__Set exercise__: Repeat the listing below in full, exactly as it stands.

***** Dataset content

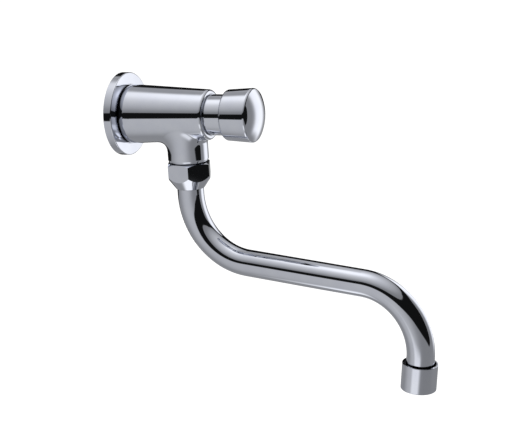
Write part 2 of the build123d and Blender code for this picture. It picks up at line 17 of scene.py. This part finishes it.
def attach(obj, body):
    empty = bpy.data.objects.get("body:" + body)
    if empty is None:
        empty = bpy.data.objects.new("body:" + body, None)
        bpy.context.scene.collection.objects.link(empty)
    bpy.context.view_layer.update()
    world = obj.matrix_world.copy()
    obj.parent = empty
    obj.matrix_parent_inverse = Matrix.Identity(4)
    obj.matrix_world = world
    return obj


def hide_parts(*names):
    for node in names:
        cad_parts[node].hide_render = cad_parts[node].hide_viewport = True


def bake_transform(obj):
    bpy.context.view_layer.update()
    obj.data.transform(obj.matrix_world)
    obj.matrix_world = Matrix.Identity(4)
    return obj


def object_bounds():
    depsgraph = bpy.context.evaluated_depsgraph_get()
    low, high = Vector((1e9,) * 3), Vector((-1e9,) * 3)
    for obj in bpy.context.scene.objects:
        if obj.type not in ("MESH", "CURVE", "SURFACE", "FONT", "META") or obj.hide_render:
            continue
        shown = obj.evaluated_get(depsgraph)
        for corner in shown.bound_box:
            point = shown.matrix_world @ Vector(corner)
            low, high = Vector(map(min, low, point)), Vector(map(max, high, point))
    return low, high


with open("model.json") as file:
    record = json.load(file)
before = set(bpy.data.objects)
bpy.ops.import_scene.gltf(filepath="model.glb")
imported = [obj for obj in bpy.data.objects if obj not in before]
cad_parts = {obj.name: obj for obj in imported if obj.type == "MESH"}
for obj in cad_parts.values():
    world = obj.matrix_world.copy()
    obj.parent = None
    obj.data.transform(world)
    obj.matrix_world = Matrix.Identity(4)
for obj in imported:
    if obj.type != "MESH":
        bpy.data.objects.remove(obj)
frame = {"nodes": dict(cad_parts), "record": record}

**********

__Solution to this problem__:
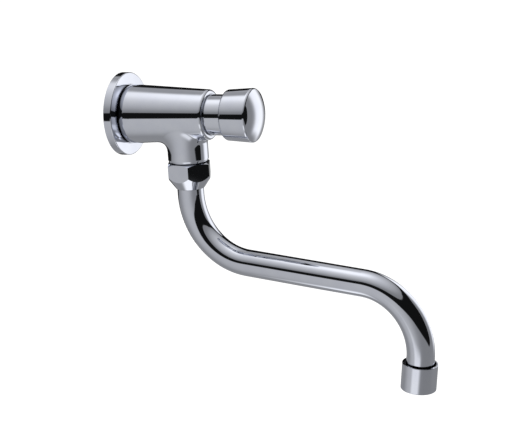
Write part 2 of the build123d and Blender code for this picture. It picks up at line 17 of scene.py. This part finishes it.
def attach(obj, body):
    empty = bpy.data.objects.get("body:" + body)
    if empty is None:
        empty = bpy.data.objects.new("body:" + body, None)
        bpy.context.scene.collection.objects.link(empty)
    bpy.context.view_layer.update()
    world = obj.matrix_world.copy()
    obj.parent = empty
    obj.matrix_parent_inverse = Matrix.Identity(4)
    obj.matrix_world = world
    return obj


def hide_parts(*names):
    for node in names:
        cad_parts[node].hide_render = cad_parts[node].hide_viewport = True


def bake_transform(obj):
    bpy.context.view_layer.update()
    obj.data.transform(obj.matrix_world)
    obj.matrix_world = Matrix.Identity(4)
    return obj


def object_bounds():
    depsgraph = bpy.context.evaluated_depsgraph_get()
    low, high = Vector((1e9,) * 3), Vector((-1e9,) * 3)
    for obj in bpy.context.scene.objects:
        if obj.type not in ("MESH", "CURVE", "SURFACE", "FONT", "META") or obj.hide_render:
            continue
        shown = obj.evaluated_get(depsgraph)
        for corner in shown.bound_box:
            point = shown.matrix_world @ Vector(corner)
            low, high = Vector(map(min, low, point)), Vector(map(max, high, point))
    return low, high


with open("model.json") as file:
    record = json.load(file)
before = set(bpy.data.objects)
bpy.ops.import_scene.gltf(filepath="model.glb")
imported = [obj for obj in bpy.data.objects if obj not in before]
cad_parts = {obj.name: obj for obj in imported if obj.type == "MESH"}
for obj in cad_parts.values():
    world = obj.matrix_world.copy()
    obj.parent = None
    obj.data.transform(world)
    obj.matrix_world = Matrix.Identity(4)
for obj in imported:
    if obj.type != "MESH":
        bpy.data.objects.remove(obj)
frame = {"nodes": dict(cad_parts), "record": record}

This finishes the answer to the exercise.